He had his first professional fight on 1 February 1907, a day before his eighteenth birthday. He beat Jack Brooks on points over six rounds.
He was not a hard hitter but was a fast mover, who always displayed outstanding footwork.
In September 1911, he fought for the inaugural British flyweight title, introduced by the National Sporting Club. He fought Stoker Hoskyne at The Ring, Blackfriars, London and won on points over twenty rounds.
In October 1911, he defended his title against Louis Ruddick at Liverpool Stadium, again winning on points over twenty rounds.
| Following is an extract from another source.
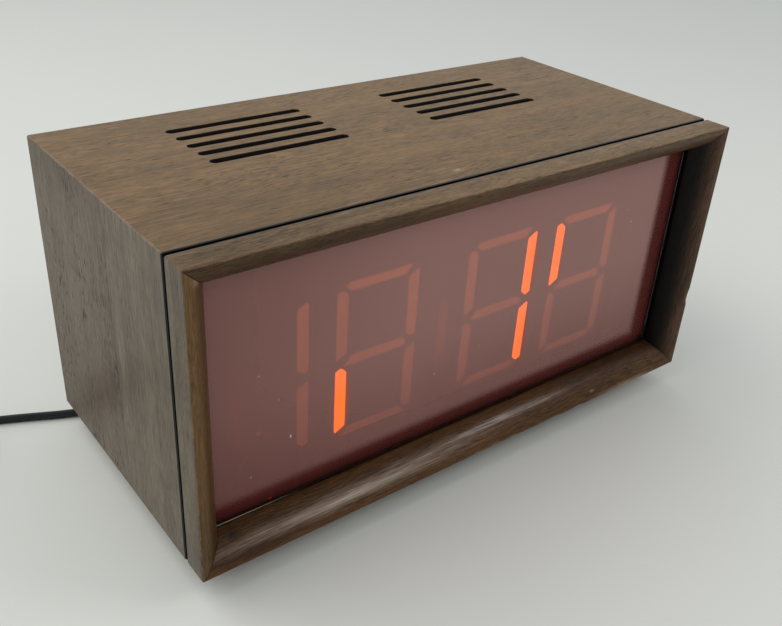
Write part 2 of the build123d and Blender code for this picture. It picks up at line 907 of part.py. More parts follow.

In December 1911, he defended his title again, against Joe Wilson, at the National Sporting Club, Covent Garden. He won on points and, having won the title and defended it twice, he won outright the Lonsdale Belt, that he had been awarded after his first title fight.
In September 1912, he defended his title against Curley Walker, winning on points.
In April 1913, he fought in Paris against Frenchman, Eugene Criqui for the European flyweight title and the World flyweight title, as recognised by the International Boxing Union. He beat Criqui on points over twenty rounds to take both titles.
In June 1913, he defended his British, European and World flyweight titles against Bill Ladbury at Blackfriars, London. He lost his titles when the fight was stopped in the eleventh round.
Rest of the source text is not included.